By the way, Maine Republicans tried turning election day registration into an anti-gay campaign, including this newspaper ad and a mailer, and can we presume conservative talk radio repeated it too? Just a year after the gay marriage ban was reinstated by referendum, the homophobic appeal failed. That’s always good news.

Since there’s a clear theme in these referenda of attacks on the rights of people who tend not to vote Republican, let’s look at one more I hope indicates a backlash. Arizona state senator Russell Pearce, who sponsored the anti-immigrant law known as SB1070 and became Senate president for it, was successfully recalled. He was replaced by another Republican, and he had other problems that might have put the recall over the top, but this was backlash for saying anyone could be stopped and made to show their papers because someone in law enforcement took a notion. Maybe this isn’t such a good issue for Republicans. Maybe it is a good issue for us.

Maybe Republicans should stop sticking their names in the blank for “Author” on bills from ALEC.
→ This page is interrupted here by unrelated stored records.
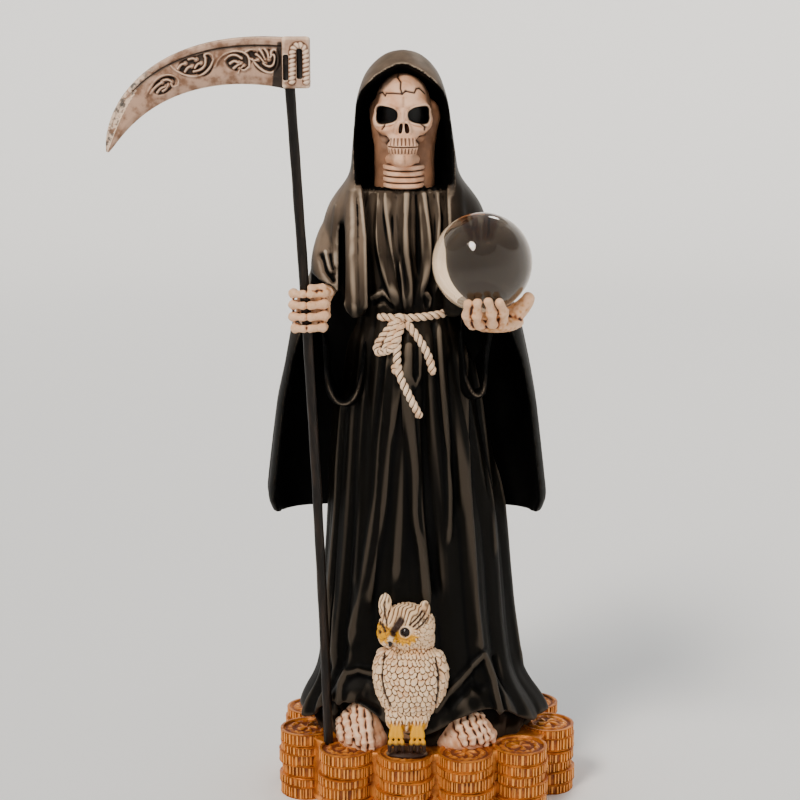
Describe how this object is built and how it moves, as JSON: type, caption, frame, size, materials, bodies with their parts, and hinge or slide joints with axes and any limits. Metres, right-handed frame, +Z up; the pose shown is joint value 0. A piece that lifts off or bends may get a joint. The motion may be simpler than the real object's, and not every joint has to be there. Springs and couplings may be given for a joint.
{
  "type": "santa muerte figure",
  "caption": "Cast resin figure of a hooded skeleton on stacked coins, with a scythe, a clear glass ball and an owl at its feet.",
  "frame": {"origin": "middle of the underside of the coin base", "axes": "+Z up, the figure faces -Y, its right hand with the scythe is on the -X side"},
  "size_m": [0.2424, 0.1553, 0.4094],
  "materials": {
    "robe_paint": "satin black painted resin",
    "bone_paint": "matt bone paint with a brown wash",
    "gold_paint": "antiqued gold paint",
    "owl_paint": "matt cream, brown and yellow paint",
    "rope_paint": "matt cream paint with a brown wash",
    "shaft_paint": "satin brown-black paint",
    "blade_paint": "matt bone paint with a dark wash",
    "clear_glass": "polished"
  },
  "bodies": {
    "root": {"cast_figure": "robe_paint", "scythe_shaft": "shaft_paint", "scythe_head": "blade_paint", "glass_ball": "clear_glass"}
  },
  "joints": []
}
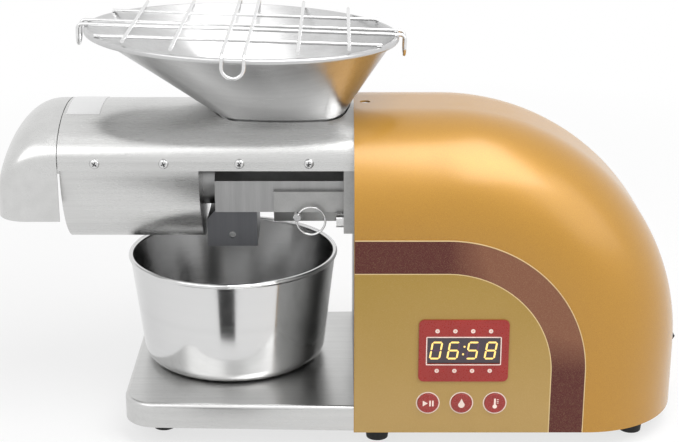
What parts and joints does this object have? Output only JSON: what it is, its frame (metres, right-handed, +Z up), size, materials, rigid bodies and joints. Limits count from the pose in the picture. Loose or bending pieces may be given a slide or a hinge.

UPDATE: One more thought: I’ve long harbored a pet theory that the conservative era that dominated US politics for 30 years started with Proposition 13 in California that essentially outlawed tax increases. A state that once had the country’s best public schools is now near the bottom, a wealthy state is now in perpetual budget crisis, and at least one city closed all public libraries because they’re broke and can’t raise taxes. Will SB5 turn out to be the left’s Proposition 13? It stopped something bad instead of establishing something good, but it was still such a big fight over basic rights, one that hadn’t been fought in an entire state before, that it might have changed the national agenda and reenergized labor and its allies.